Obama has involved himself in the first election since he won the grand prize last November.
Tomorrow, Jim Tedisco, the Republican, takes on Scott Murphy, the Democrat, in the NY-20 congressional special election to replace Sen. Gillibrand. NY-20 is a swing district. While there are more registered Republicans, Gillibrand, a Dem, has won the past two elections and Obama won by 3 points.
So, even without Obama's involvement, one could say this is the first true gauging of the Obama presidency.
But what is curious about this race is the President's hesitancy to join the fray until late.

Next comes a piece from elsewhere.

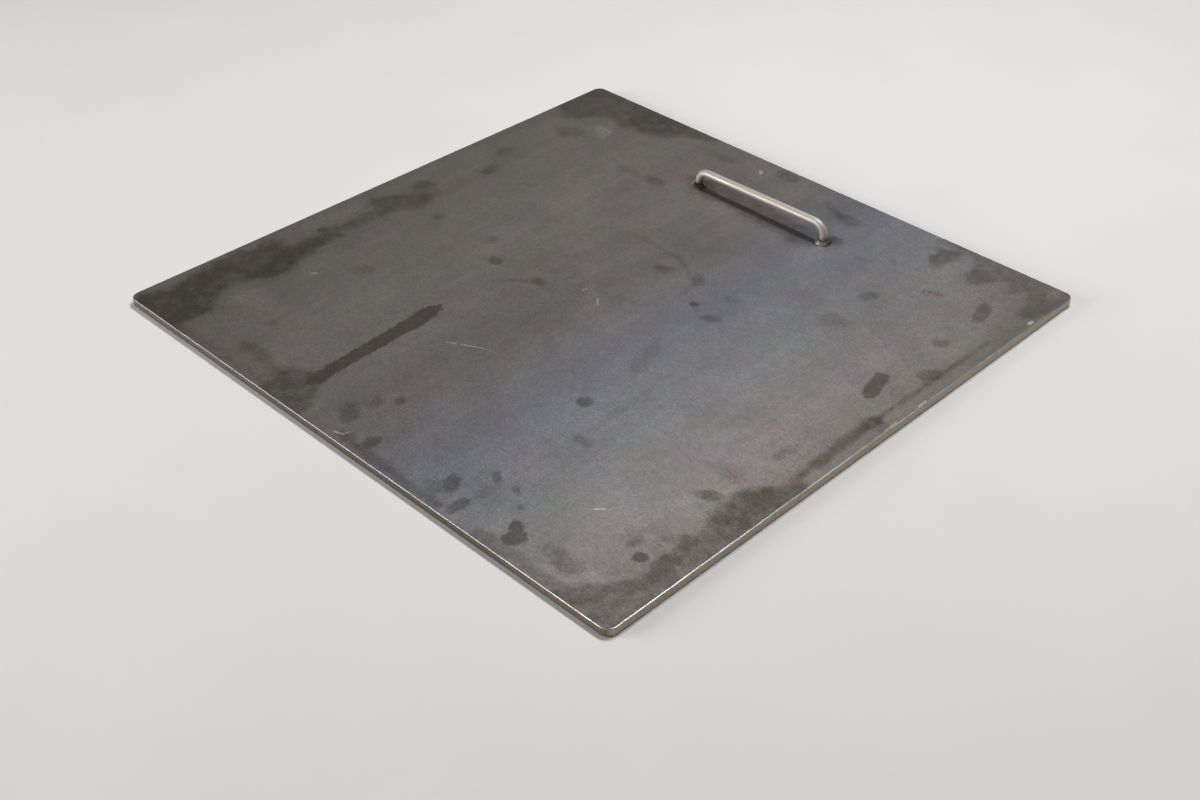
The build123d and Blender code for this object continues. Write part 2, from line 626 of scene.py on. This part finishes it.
def plate_steel():
    material, recipe = new_material("mill_scale_steel")
    coordinates = add(recipe, "ShaderNodeTexCoord")
    place = coordinates.outputs["Object"]
    facing = add(recipe, "ShaderNodeSeparateXYZ", {0: coordinates.outputs["Normal"]}).outputs[2]
    on_top = fade(recipe, facing, 0.75, 0.97)
    soil_and_shade = painted(recipe, "soil_and_shade")
    fine = grain(recipe, place, scale=420.0, roughness=0.65)

    dark = stain_and_shade_depth(recipe, place, soil_and_shade[0], on_top)
    colour = scale_colour(recipe, place, fine)
    colour = mix(recipe, dark, colour, mix(recipe, 1.0, colour, stain_and_shade_filter, "MULTIPLY"))
    colour = rubbed(recipe, place, colour, soil_and_shade, on_top)
    bare = scratched(recipe, place, on_top)
    colour = mix(recipe, bare, colour, scratched_steel)

    sides = near_sides(recipe, place)
    side_grain = grain(recipe, place, scale=500.0, detail=4.0, roughness=0.6, stretch=(1.0, 1.0, 0.08))
    side_colour = mix(recipe, side_grain, *cut_steel)
    # The cut sides' colour, with painted light on the right one and painted shade on the front one
    side_colour = mix(recipe, 1.0, side_colour, grey(recipe, painted_side_light(recipe, place, sides)), "MULTIPLY")
    side_share = fade(recipe, calc(recipe, "ABSOLUTE", facing), 0.25, 0.75, 1.0, 0.0)
    colour = mix(recipe, side_share, colour, side_colour)
    worn_and_highlit = worn_highlit_arris(recipe, place, facing, sides)
    colour = mix(recipe, worn_and_highlit, colour, worn_highlit_steel)

    # Mostly metal under thin scale, and smoother under stains and painted shade and on the worn edge with its
    # painted highlight
    metal = calc(recipe, "MAXIMUM", calc(recipe, "MAXIMUM", worn_and_highlit, bare), 0.60)
    dull = fade_straight(recipe, fine, 0.2, 0.8, 0.34, 0.46)
    dull = calc(recipe, "SUBTRACT", dull, calc(recipe, "MULTIPLY", dark, 0.08))
    dull = calc(recipe, "SUBTRACT", dull, calc(recipe, "MULTIPLY", worn_and_highlit, 0.12))
    height = calc(recipe, "MULTIPLY_ADD", fine, 0.25, grain(recipe, place, scale=60.0))
    height = calc(recipe, "MULTIPLY_ADD", side_grain, side_share, height)
    bump = add(recipe, "ShaderNodeBump", {"Height": height, "Strength": 0.35, "Distance": 0.3 * MM})
    finish_shader(recipe, colour, metal, dull, bump.outputs[0])
    return material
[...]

His involvement includes only one television ad recently released over the weekend(with a surprisingly small ad-buy), and an e-mail to his network of supporters.
The reasons for his tardiness could be many, such as wanting to hold off until he was confident in a Murphy win, and in turn able to consider the Democrat's victory an exclamation point to his agenda so far.
Or, polling could state that Obama isn't popular among independents right now, and strategists decided it was best to hold off on committing the President's political capital. That way if they lose they can try to spin it as "he never put his full strength behind the campaign due to his focus on the White House agenda".
It could be any number of things, all of which are impossible to predict without more information, such as internal poll numbers.
But at the end of the day, whether the President likes it or not, this special congressional election is a referendum on him -- no matter how he tries to spin it.
Does that mean it's as big a deal as the 2010 midterms? Oh hellllllll no. But it will be a story in the mainstream media and it will be framed around the status of Obama's political capital.
Unfortunately, based on the latest public poll numbers -- that's good news for Obama.